Exercise:
Quote exactly, and only, the lines from the one with "base = THICKNESS - INK_DEPTH" down to the one with "zip(*points))), Vector(map(max, zip(*points)))", both included.

Source data:
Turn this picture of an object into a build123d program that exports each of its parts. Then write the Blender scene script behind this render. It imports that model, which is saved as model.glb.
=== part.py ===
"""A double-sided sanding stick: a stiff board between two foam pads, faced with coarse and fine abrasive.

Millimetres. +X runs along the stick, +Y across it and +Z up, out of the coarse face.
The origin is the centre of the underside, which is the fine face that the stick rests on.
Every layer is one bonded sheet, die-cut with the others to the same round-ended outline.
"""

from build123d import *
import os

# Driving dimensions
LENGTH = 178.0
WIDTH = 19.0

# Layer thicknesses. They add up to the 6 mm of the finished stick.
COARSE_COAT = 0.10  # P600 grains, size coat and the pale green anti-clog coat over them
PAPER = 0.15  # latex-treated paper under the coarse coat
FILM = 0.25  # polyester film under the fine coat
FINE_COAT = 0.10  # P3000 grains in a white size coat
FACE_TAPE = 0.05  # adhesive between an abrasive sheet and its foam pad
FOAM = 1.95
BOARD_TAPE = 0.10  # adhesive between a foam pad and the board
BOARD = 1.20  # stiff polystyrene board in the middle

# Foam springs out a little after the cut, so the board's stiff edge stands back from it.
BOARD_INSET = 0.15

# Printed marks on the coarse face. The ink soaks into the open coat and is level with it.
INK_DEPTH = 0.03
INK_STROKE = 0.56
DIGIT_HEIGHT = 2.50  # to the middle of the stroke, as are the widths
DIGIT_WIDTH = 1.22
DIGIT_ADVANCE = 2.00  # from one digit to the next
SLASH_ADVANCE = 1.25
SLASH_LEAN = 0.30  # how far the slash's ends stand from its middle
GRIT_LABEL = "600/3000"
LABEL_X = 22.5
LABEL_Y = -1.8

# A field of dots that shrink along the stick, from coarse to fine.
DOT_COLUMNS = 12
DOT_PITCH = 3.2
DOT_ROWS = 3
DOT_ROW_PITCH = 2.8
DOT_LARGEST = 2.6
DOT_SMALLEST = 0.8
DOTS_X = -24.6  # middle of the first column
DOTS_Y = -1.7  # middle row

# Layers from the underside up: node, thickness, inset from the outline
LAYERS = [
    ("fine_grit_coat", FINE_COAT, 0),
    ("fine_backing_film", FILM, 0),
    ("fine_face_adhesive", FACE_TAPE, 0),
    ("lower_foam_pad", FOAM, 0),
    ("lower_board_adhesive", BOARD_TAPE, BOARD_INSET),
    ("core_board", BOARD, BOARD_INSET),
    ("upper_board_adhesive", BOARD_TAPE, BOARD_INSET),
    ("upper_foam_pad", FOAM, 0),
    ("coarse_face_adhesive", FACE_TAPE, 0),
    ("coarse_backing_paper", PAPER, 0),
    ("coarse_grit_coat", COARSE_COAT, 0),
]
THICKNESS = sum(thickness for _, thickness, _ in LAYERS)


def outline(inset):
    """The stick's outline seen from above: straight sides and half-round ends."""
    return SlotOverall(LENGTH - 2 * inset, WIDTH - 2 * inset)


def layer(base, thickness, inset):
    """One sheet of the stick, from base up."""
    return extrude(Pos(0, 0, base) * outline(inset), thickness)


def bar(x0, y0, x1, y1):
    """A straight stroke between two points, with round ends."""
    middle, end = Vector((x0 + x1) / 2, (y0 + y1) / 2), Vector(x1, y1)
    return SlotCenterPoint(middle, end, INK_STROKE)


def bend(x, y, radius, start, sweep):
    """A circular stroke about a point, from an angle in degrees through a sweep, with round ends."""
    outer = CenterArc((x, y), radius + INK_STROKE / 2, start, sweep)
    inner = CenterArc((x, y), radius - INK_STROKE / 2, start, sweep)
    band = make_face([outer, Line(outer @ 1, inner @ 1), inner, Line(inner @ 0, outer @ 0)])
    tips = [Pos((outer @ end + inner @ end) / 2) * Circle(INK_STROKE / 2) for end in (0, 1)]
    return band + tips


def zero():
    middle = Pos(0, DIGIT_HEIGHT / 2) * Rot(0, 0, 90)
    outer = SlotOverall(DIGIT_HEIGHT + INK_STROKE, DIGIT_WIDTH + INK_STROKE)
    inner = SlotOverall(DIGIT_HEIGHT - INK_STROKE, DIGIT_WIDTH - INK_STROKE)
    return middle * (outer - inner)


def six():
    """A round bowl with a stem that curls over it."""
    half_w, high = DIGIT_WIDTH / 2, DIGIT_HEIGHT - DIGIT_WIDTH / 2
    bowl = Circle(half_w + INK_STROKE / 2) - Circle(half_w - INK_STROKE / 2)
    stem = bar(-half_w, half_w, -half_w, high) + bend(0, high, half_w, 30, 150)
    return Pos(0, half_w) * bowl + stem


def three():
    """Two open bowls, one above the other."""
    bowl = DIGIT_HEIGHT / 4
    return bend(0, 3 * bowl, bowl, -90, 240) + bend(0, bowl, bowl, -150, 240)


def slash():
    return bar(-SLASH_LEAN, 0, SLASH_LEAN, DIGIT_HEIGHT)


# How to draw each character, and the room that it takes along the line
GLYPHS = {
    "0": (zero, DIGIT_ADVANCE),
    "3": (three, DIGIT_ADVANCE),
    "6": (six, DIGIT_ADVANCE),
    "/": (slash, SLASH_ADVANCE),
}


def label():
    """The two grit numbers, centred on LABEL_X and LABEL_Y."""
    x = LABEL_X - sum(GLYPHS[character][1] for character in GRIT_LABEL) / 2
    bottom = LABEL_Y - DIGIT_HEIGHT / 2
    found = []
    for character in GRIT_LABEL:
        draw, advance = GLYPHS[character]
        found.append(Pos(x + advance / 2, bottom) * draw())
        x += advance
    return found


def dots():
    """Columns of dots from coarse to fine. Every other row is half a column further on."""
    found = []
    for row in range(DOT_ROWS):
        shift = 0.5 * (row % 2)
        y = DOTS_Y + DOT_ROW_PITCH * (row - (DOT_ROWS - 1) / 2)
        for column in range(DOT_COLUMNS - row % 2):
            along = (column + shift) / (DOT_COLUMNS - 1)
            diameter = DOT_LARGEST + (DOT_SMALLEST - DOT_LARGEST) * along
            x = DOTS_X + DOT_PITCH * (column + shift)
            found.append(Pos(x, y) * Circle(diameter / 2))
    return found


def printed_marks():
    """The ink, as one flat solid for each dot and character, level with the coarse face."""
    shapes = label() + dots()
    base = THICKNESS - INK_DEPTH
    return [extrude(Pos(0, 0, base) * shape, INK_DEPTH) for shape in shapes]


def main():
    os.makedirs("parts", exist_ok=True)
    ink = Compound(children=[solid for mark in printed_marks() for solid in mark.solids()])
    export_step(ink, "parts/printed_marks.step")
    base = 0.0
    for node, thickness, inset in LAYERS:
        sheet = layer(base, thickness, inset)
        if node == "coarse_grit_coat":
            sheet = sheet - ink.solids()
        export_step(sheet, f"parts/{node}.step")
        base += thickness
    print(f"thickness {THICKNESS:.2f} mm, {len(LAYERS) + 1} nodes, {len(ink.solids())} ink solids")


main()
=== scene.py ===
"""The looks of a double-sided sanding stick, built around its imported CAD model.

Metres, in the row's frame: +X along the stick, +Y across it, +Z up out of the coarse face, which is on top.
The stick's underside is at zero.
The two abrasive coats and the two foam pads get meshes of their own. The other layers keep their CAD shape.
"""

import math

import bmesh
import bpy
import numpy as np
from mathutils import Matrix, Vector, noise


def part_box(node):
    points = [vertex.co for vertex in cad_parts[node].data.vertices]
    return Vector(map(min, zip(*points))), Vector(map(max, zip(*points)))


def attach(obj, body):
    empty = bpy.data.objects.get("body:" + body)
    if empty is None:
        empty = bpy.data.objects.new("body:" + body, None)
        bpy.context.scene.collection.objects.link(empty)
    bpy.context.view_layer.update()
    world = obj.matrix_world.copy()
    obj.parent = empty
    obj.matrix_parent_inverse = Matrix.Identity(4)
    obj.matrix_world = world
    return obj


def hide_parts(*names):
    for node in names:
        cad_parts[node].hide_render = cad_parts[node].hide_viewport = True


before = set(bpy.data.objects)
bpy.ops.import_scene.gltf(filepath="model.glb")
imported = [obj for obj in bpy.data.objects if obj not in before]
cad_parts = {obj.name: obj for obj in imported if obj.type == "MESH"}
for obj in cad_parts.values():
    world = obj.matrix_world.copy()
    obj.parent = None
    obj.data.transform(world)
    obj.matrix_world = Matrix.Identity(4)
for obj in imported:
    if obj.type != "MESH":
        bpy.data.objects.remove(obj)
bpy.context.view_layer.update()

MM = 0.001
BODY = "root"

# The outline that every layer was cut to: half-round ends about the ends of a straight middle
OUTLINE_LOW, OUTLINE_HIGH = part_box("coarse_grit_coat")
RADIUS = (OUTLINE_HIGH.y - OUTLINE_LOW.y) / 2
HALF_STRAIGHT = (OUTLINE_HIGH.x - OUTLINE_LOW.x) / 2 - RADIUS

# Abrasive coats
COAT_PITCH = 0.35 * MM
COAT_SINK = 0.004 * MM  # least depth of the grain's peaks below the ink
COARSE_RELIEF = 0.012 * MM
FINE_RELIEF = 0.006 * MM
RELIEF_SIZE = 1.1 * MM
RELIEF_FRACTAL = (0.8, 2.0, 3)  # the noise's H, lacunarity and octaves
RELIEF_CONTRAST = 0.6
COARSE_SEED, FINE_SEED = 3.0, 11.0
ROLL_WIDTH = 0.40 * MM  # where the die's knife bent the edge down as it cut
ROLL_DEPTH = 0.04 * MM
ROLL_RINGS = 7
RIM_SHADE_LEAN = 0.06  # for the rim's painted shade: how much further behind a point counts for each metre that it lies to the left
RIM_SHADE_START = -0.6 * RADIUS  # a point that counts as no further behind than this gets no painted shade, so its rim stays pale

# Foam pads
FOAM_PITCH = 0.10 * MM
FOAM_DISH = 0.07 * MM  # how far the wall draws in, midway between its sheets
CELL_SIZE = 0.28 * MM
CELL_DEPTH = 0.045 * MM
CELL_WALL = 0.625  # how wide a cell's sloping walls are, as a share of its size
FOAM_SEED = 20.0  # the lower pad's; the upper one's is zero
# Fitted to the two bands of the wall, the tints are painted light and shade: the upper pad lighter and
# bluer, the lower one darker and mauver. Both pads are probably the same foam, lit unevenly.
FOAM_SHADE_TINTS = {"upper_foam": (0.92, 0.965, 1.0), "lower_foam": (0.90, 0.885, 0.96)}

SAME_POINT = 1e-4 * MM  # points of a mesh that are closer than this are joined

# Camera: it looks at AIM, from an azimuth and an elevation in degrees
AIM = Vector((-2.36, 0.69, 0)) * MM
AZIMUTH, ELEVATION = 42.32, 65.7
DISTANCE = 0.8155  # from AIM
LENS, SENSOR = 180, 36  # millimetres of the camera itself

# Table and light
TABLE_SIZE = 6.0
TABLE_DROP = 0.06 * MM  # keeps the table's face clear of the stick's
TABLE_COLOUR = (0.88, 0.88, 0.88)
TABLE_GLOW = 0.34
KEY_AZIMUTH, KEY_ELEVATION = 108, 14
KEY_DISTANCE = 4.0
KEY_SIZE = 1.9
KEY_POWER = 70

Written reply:
    base = THICKNESS - INK_DEPTH
    return [extrude(Pos(0, 0, base) * shape, INK_DEPTH) for shape in shapes]


def main():
    os.makedirs("parts", exist_ok=True)
    ink = Compound(children=[solid for mark in printed_marks() for solid in mark.solids()])
    export_step(ink, "parts/printed_marks.step")
    base = 0.0
    for node, thickness, inset in LAYERS:
        sheet = layer(base, thickness, inset)
        if node == "coarse_grit_coat":
            sheet = sheet - ink.solids()
        export_step(sheet, f"parts/{node}.step")
        base += thickness
    print(f"thickness {THICKNESS:.2f} mm, {len(LAYERS) + 1} nodes, {len(ink.solids())} ink solids")


main()
=== scene.py ===
"""The looks of a double-sided sanding stick, built around its imported CAD model.

Metres, in the row's frame: +X along the stick, +Y across it, +Z up out of the coarse face, which is on top.
The stick's underside is at zero.
The two abrasive coats and the two foam pads get meshes of their own. The other layers keep their CAD shape.
"""

import math

import bmesh
import bpy
import numpy as np
from mathutils import Matrix, Vector, noise


def part_box(node):
    points = [vertex.co for vertex in cad_parts[node].data.vertices]
    return Vector(map(min, zip(*points))), Vector(map(max, zip(*points)))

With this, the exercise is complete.